Compositionality from a “Use-Theoretic” Perspective
Compositionality from a “Use-Theoretic” Perspective

Abstract

What does it mean to say that language is a potential-infinite object, as opposed to an actual-infinite one? I want to inquiry into the notion of the infinite that could be attributed to language, in such a way that we move closer to an inquiry into language-understanding. Philosophers have attributed to language the property of actual-infinity. This has motivated the study of compositional theories of meaning. Compositionality is also supposed to solve the problem of productivity of language. I will argue that the assumption that languages are actual-infinite objects leads to insurmountable obstacles to putting the notion of understanding back into the picture –and therefore, that compositionality doesn't do the job it was hired for. I will follow instead the idea that it is fruitful to analyze the problem of productivity in a way parallel to Wittgenstein’s discussion of the infinity of natural numbers.

Table of contents

    1. Introduction

    What does it mean to say that language is a potential-infinite object, as opposed to an actual-infinite one? What is at stake here? It is not only that our conceptualization of language is different from one choice of infinite to the other. In fact, it is our very understanding in language that changes. Let me elaborate. For the sake of the argument, if one accepts the metaphor that thought takes place in language, the ascription to language of either kind of infinite has consequences for the notion of thought. For thinking as a process is closer to a notion of a potential-infinite language, whereas thinking as a way of perception relates better to the idea of an actual-infinite language. But this is only a metaphor, to be sure, and a misleading one. Its only purpose here is to direct our attention to how we conceptualize language, because this might have consequences on how we put thought back into the picture.

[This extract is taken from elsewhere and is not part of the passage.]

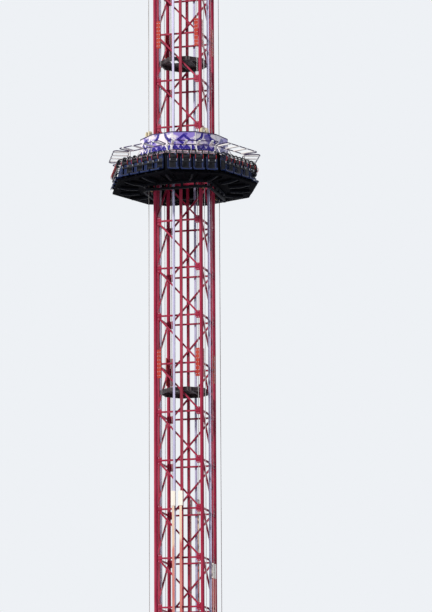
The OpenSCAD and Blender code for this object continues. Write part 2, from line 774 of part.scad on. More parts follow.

    I am interested in the understanding that takes place when one understands language. So I must distinguish the subject of my inquiry from a study of language as an object, as it occurs in, e.g., typology. It might be convenient to use an expression such as “language-understanding” to refer unambiguously to the understanding that is characteristic of what goes on when we read a book, conduct a conversation, give a speech, write a letter, etc. This understanding is clearly dependent on how one defines its object, namely language. But we must be clear that the definition of language is subsidiary to that which we understand.

    This task is formidable. However, for the purposes of this paper, I only need to show what it does not consist in. To bring home the point, let me resort to an analogy with the case of perception. In this area it is clear, I believe, that it is one thing to investigate into our experience of colors and shapes, and quite another to provide an algorithm for mapping 2D arrays of intensity vectors into 3D matrices. For one thing, a 3D matrix is as much in need of interpretation as the original 2D array. An explanation of the mapping just doesn’t count as an explanation of the perceptual experience. In the case of language, too, there seems to be a difference between our language-understanding and the non-introspectable mechanisms which are supposed to constitute the language faculty.

    With these clarifications in mind, I want to examine the claim that natural languages are infinite objects. I want to inquire into the notion of the infinite that could be attributed to language, in such a way that we move closer to an inquiry into language-understanding. I will show in the next section that there is no compelling reason for the claim that languages are actual-infinite objects. After a systematic argument to this effect, I will argue in section 3 that the argument for the infinity of language can be “re-analyzed” so as to still throw light on the problem of “language productivity”, but without the negative effects mentioned. To this effect, I will (a) discuss the parallel between language’s (purported) recursive syntax and the successor function on natural numbers; (b) discuss our understanding of natural numbers and their infinity in the light of Wittgenstein’s late philosophy of mathematics; and (c) draw consequences for language-understanding from the discussion in (b).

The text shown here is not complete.